[Data provided start]

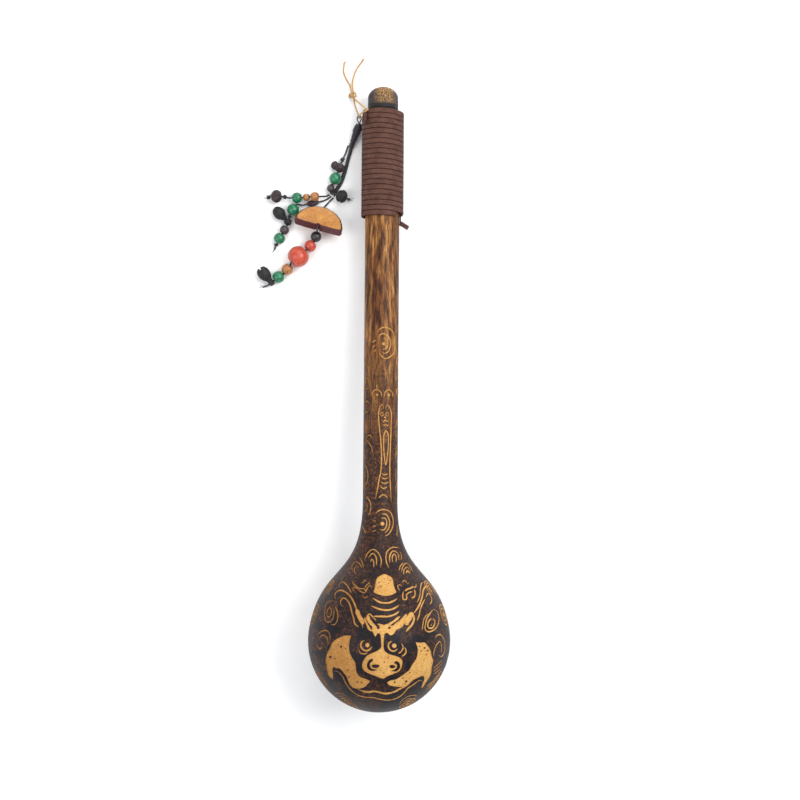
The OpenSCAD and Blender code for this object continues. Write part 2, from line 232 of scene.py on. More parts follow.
# %% [markdown]
# ## Finishes
# A finish is a small tree of shader nodes round one Principled shader. Noise at two or three scales gives the
# colour its variation, and a fine noise drives a bump, so that nothing is one flat colour. Patterns read the
# object's own coordinates, in metres, or an attribute that the mesh carries.

# %% Shader helpers
def finish(name, roughness=0.5, specular=0.5, **constants):
    material = bpy.data.materials.new(name)
    material.use_nodes = True
    tree = material.node_tree
    shader = tree.nodes["Principled BSDF"]
    shader.inputs["Roughness"].default_value = roughness
    shader.inputs["Specular IOR Level"].default_value = specular
    for key, value in constants.items():
        shader.inputs[key.replace("_", " ")].default_value = value
    return material, tree, shader


def object_place(tree, stretch=(1, 1, 1), turn=(0, 0, 0)):
    here = add(tree, "ShaderNodeTexCoord").outputs["Object"]
    return add(tree, "ShaderNodeMapping", {"Vector": here, "Scale": stretch, "Rotation": turn}).outputs[0]


def attribute(tree, name):
    return add(tree, "ShaderNodeAttribute", attribute_name=name)


def noise_of(tree, place, scale, detail=4.0, rough=0.6, distort=0.0):
    inputs = {"Vector": place, "Scale": scale, "Detail": detail, "Roughness": rough, "Distortion": distort}
    return add(tree, "ShaderNodeTexNoise", inputs).outputs["Fac"]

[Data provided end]

Request: Reproduce, please, the lines of the material from its first line down to the line containing "return material, tree, shader", keeping both ends and nothing beyond them.

Solution to the problem:
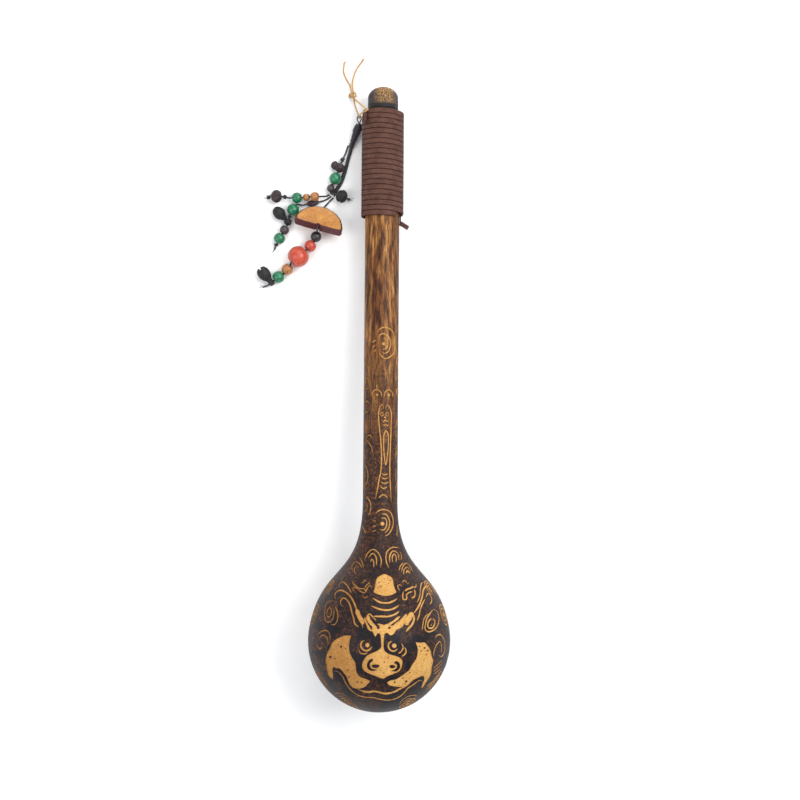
The OpenSCAD and Blender code for this object continues. Write part 2, from line 232 of scene.py on. More parts follow.
# %% [markdown]
# ## Finishes
# A finish is a small tree of shader nodes round one Principled shader. Noise at two or three scales gives the
# colour its variation, and a fine noise drives a bump, so that nothing is one flat colour. Patterns read the
# object's own coordinates, in metres, or an attribute that the mesh carries.

# %% Shader helpers
def finish(name, roughness=0.5, specular=0.5, **constants):
    material = bpy.data.materials.new(name)
    material.use_nodes = True
    tree = material.node_tree
    shader = tree.nodes["Principled BSDF"]
    shader.inputs["Roughness"].default_value = roughness
    shader.inputs["Specular IOR Level"].default_value = specular
    for key, value in constants.items():
        shader.inputs[key.replace("_", " ")].default_value = value
    return material, tree, shader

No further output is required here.